In the attic of an old family home, two sisters find a dusty wooden chest filled with their grandmother’s belongings. The older sister, pragmatic and forward-looking, sees a collection of quaint but useless trinkets: tarnished silver lockets, faded floral scarves, and letters written in a looping, unfamiliar script. She sees history, but a history that is sealed, finished, and ready for donation. The younger sister, however, feels a strange pull toward the objects. She picks up a locket and senses the warmth of the neck it once lay against. She sees the scarf as a shield against a cold wind on a specific, forgotten afternoon. For her, the chest is an archive of ghosts, each object a key to a story that is still being told, still breathing in the silent spaces of the house.

This is the difference between an official history and a felt one. It's the space between the recorded facts of a life—or a death—and the messy, contradictory, and often dangerous truths that ripple beneath the surface. Paula Hawkins became fascinated by this very gap after the runaway success of her first novel, The Girl on the Train. While that story explored the fallibility of a single person's memory, Hawkins wanted to delve deeper into the way entire families and communities construct stories to protect themselves. She was drawn to the idea of a place saturated with secrets, where the official narrative of tragic accidents clashes with a darker, more complex legacy of 'troublesome women.' Into the Water became her exploration of these collective, inherited memories, examining how the stories we tell ourselves about the past can become a current that pulls the present under.

Module 1: The Weight of the Past

The central theme of Into the Water is that the past is never truly past. It’s an active force. It shapes our present choices, emotions, and perceptions, often without our consent. Hawkins shows this through the protagonist, Jules Abbott. She returns to her hometown, Beckford, after her estranged sister Nel is found dead in the river. For Jules, this return is a physical and psychological assault. The landscape itself triggers a "newreel of memories." The smell of rotting leaves, the view from a window, a sticking door—each sensory detail yanks her back into a painful history she tried to escape.

This leads to a crucial insight. Memory is a dynamic force that reshapes our present reality. When Jules drives back to Beckford, she doesn’t just remember childhood car sickness. She feels it again, viscerally. The past is a passenger in the car with her. This is a powerful concept for anyone who has ever returned to a place tied to intense emotion. The past doesn’t just inform the present. It bleeds into it.

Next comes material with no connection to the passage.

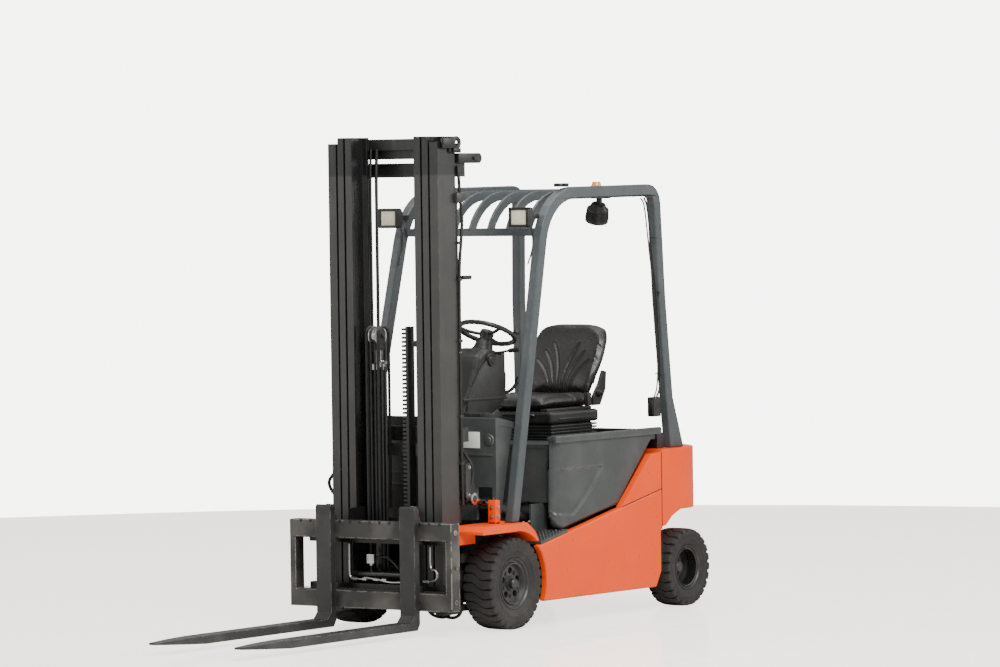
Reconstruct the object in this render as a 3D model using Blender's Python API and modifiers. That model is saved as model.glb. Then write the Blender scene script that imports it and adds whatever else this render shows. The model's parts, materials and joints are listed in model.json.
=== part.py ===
"""Four-wheel electric counterbalance forklift with a three-stage mast.

Metres, +Z up, forks towards -Y, the truck's left side towards +X.
Every place is measured from the ground point under the middle of the front axle,
and one empty then moves the whole truck so that its box is centred on the origin.
"""
import math

import bmesh
import bpy
from mathutils import Matrix, Vector

# ---------------------------------------------------------------- driving dimensions
GAP = 0.0003               # between two pieces that touch
RUN = 0.0005               # between a roller or pin and what it runs in

WHEELBASE = 1.535
FRONT_TYRE_D = 0.457
FRONT_TYRE_W = 0.171
FRONT_RIM_D = 0.256
FRONT_WHEEL_X = 0.4415
REAR_TYRE_D = 0.402
REAR_TYRE_W = 0.150
REAR_RIM_D = 0.234
REAR_WHEEL_X = 0.475
KINGPIN_X = 0.375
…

Furthermore, the book argues that places themselves can become repositories of psychological trauma. The Drowning Pool is the novel's most potent example. Historically, it was a site for witch trials, a place of public torture. In the present, it's where Nel's body is discovered, just like other "unhappy women" before her. Nel was obsessed with this place, photographing it relentlessly. The pool acts as a magnet for despair, drawing people in. It is a symbol of recurring female tragedy. The Mill House, where Jules and Nel grew up, functions similarly. Every room holds a ghost, a memory, making the past inescapable for anyone who enters.

This extends to the community itself. Collective trauma creates a cycle of secrecy and distorted truth. The people of Beckford are bound by a web of unspoken understandings and shared, painful histories. When Nel dies, the official investigation struggles against a wall of silence. Characters lie, not always out of malice, but to protect themselves or others from the town’s judgment. For instance, Louise Whittaker’s son, Josh, knows his mother is lying about her whereabouts on the night of Nel’s death. But he says nothing. This pattern of concealment is a community-wide coping mechanism. The truth is too dangerous, so a distorted, more manageable version takes its place.

So what does this mean for us? It suggests we should pay attention to the "ghosts" in our own environments. The unresolved conflicts in a team, the unspoken history of a company, or the personal baggage we bring into a new project. These are active agents that can shape outcomes. Acknowledging them is the first step toward breaking their hold.